▶ _GIVEN REQUEST_
Give the data again, word for word.

☆ ☆ ☆ ☆ ☆ ☆ ☆

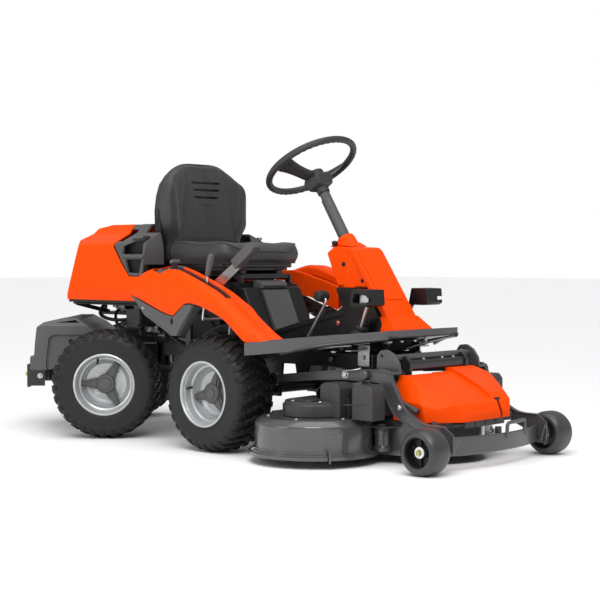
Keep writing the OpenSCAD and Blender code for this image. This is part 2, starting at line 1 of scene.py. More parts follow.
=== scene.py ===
"""Looks of a front-deck riding mower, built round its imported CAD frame.

Lengths in the builders below are in mm in the machine's own frame: x to its left, y to its rear, z up,
y = 0 at the front axle. place() turns them into metres in the frame that the CAD model uses.
"""

import json
import math
import random

import bmesh
import bpy
from mathutils import Matrix, Vector


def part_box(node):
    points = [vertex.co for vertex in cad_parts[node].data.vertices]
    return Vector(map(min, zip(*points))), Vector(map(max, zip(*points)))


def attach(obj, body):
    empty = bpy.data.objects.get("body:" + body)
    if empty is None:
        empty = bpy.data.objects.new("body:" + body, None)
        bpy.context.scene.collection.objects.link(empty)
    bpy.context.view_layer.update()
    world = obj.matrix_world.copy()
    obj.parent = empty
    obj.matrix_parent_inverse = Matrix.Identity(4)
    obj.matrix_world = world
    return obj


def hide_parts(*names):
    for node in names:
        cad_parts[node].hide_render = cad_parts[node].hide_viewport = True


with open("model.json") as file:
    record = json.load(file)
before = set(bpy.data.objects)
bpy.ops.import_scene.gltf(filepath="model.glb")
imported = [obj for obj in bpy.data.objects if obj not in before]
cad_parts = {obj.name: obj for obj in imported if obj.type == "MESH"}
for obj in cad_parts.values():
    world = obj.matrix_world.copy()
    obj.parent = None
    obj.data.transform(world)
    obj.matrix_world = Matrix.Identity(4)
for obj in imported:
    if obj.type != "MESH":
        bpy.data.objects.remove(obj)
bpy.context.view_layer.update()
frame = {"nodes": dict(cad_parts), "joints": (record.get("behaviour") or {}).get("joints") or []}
random.seed(7)

MM = 0.001
JOINTS = {j["name"]: j for j in frame["joints"]}


def shifted(x, y, z):
    """The matrix of a move by that much."""
    return Matrix.Translation((x, y, z))


def turned(degrees, axis):
    """The matrix of a turn about X, Y or Z."""
    return Matrix.Rotation(math.radians(degrees), 4, axis)


# ---------- Frames of the moving groups, from the CAD ----------

right_lo, right_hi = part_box("tyre_front_right")
left_lo, left_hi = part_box("tyre_front_left")
AXLE = (right_lo + right_hi + left_lo + left_hi) / 4
SCALE = Matrix.Diagonal((MM, MM, MM, 1))
MACHINE = shifted(AXLE.x, AXLE.y, 0) @ SCALE

BOGIE_AXIS = JOINTS["rear_left_roll"]["axis"]
BOGIE_TURN = math.atan2(BOGIE_AXIS[1], BOGIE_AXIS[0])
pin = JOINTS["bogie_steer"]["pos_m"]
BOGIE = shifted(pin[0], pin[1], 0) @ Matrix.Rotation(BOGIE_TURN, 4, "Z") @ SCALE

column_joint = JOINTS["steering_turn"]
COLUMN_RAKE = math.atan2(column_joint["axis"][1], column_joint["axis"][2])
COLUMN = Matrix.Translation(column_joint["pos_m"]) @ Matrix.Rotation(-COLUMN_RAKE, 4, "X") @ SCALE


def wheel_frame(joint, side):
    """The wheel's axis is z with its outer face up; side is -1 on the right and 1 on the left."""
    j = JOINTS[joint]
    turn = math.atan2(j["axis"][1], j["axis"][0])
    return (
        Matrix.Translation(j["pos_m"])
        @ Matrix.Rotation(turn, 4, "Z")
        @ Matrix.Rotation(side * math.pi / 2, 4, "Y")
        @ SCALE
    )


ALONG_X = Matrix.Rotation(math.pi / 2, 4, "Y")


# ---------- Mesh builders ----------


def new_mesh(verts, faces, name="part"):
    """A linked object with a checked mesh whose faces point outwards."""
    mesh = bpy.data.meshes.new(name)
    mesh.from_pydata([tuple(v) for v in verts], [], faces)
    mesh.validate()
    obj = bpy.data.objects.new(name, mesh)
    bpy.context.scene.collection.objects.link(obj)
    tidy_normals(obj)
    return obj


def tidy_normals(obj):
    """Turns every closed part of the mesh outwards."""
    bm = bmesh.new()
    bm.from_mesh(obj.data)
    bmesh.ops.recalc_face_normals(bm, faces=bm.faces)
    bm.to_mesh(obj.data)
    bm.free()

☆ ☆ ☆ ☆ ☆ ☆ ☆

▶ _EXPECTED ANSWER_
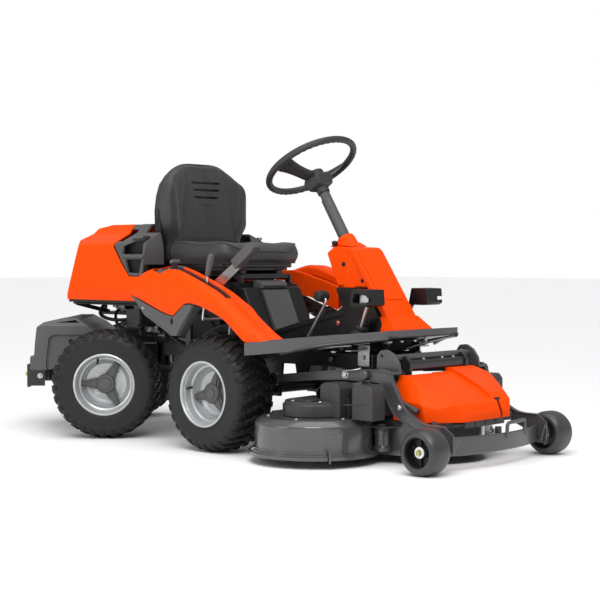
Keep writing the OpenSCAD and Blender code for this image. This is part 2, starting at line 1 of scene.py. More parts follow.
=== scene.py ===
"""Looks of a front-deck riding mower, built round its imported CAD frame.

Lengths in the builders below are in mm in the machine's own frame: x to its left, y to its rear, z up,
y = 0 at the front axle. place() turns them into metres in the frame that the CAD model uses.
"""

import json
import math
import random

import bmesh
import bpy
from mathutils import Matrix, Vector


def part_box(node):
    points = [vertex.co for vertex in cad_parts[node].data.vertices]
    return Vector(map(min, zip(*points))), Vector(map(max, zip(*points)))


def attach(obj, body):
    empty = bpy.data.objects.get("body:" + body)
    if empty is None:
        empty = bpy.data.objects.new("body:" + body, None)
        bpy.context.scene.collection.objects.link(empty)
    bpy.context.view_layer.update()
    world = obj.matrix_world.copy()
    obj.parent = empty
    obj.matrix_parent_inverse = Matrix.Identity(4)
    obj.matrix_world = world
    return obj


def hide_parts(*names):
    for node in names:
        cad_parts[node].hide_render = cad_parts[node].hide_viewport = True


with open("model.json") as file:
    record = json.load(file)
before = set(bpy.data.objects)
bpy.ops.import_scene.gltf(filepath="model.glb")
imported = [obj for obj in bpy.data.objects if obj not in before]
cad_parts = {obj.name: obj for obj in imported if obj.type == "MESH"}
for obj in cad_parts.values():
    world = obj.matrix_world.copy()
    obj.parent = None
    obj.data.transform(world)
    obj.matrix_world = Matrix.Identity(4)
for obj in imported:
    if obj.type != "MESH":
        bpy.data.objects.remove(obj)
bpy.context.view_layer.update()
frame = {"nodes": dict(cad_parts), "joints": (record.get("behaviour") or {}).get("joints") or []}
random.seed(7)

MM = 0.001
JOINTS = {j["name"]: j for j in frame["joints"]}


def shifted(x, y, z):
    """The matrix of a move by that much."""
    return Matrix.Translation((x, y, z))


def turned(degrees, axis):
    """The matrix of a turn about X, Y or Z."""
    return Matrix.Rotation(math.radians(degrees), 4, axis)


# ---------- Frames of the moving groups, from the CAD ----------

right_lo, right_hi = part_box("tyre_front_right")
left_lo, left_hi = part_box("tyre_front_left")
AXLE = (right_lo + right_hi + left_lo + left_hi) / 4
SCALE = Matrix.Diagonal((MM, MM, MM, 1))
MACHINE = shifted(AXLE.x, AXLE.y, 0) @ SCALE

BOGIE_AXIS = JOINTS["rear_left_roll"]["axis"]
BOGIE_TURN = math.atan2(BOGIE_AXIS[1], BOGIE_AXIS[0])
pin = JOINTS["bogie_steer"]["pos_m"]
BOGIE = shifted(pin[0], pin[1], 0) @ Matrix.Rotation(BOGIE_TURN, 4, "Z") @ SCALE

column_joint = JOINTS["steering_turn"]
COLUMN_RAKE = math.atan2(column_joint["axis"][1], column_joint["axis"][2])
COLUMN = Matrix.Translation(column_joint["pos_m"]) @ Matrix.Rotation(-COLUMN_RAKE, 4, "X") @ SCALE


def wheel_frame(joint, side):
    """The wheel's axis is z with its outer face up; side is -1 on the right and 1 on the left."""
    j = JOINTS[joint]
    turn = math.atan2(j["axis"][1], j["axis"][0])
    return (
        Matrix.Translation(j["pos_m"])
        @ Matrix.Rotation(turn, 4, "Z")
        @ Matrix.Rotation(side * math.pi / 2, 4, "Y")
        @ SCALE
    )


ALONG_X = Matrix.Rotation(math.pi / 2, 4, "Y")


# ---------- Mesh builders ----------


def new_mesh(verts, faces, name="part"):
    """A linked object with a checked mesh whose faces point outwards."""
    mesh = bpy.data.meshes.new(name)
    mesh.from_pydata([tuple(v) for v in verts], [], faces)
    mesh.validate()
    obj = bpy.data.objects.new(name, mesh)
    bpy.context.scene.collection.objects.link(obj)
    tidy_normals(obj)
    return obj


def tidy_normals(obj):
    """Turns every closed part of the mesh outwards."""
    bm = bmesh.new()
    bm.from_mesh(obj.data)
    bmesh.ops.recalc_face_normals(bm, faces=bm.faces)
    bm.to_mesh(obj.data)
    bm.free()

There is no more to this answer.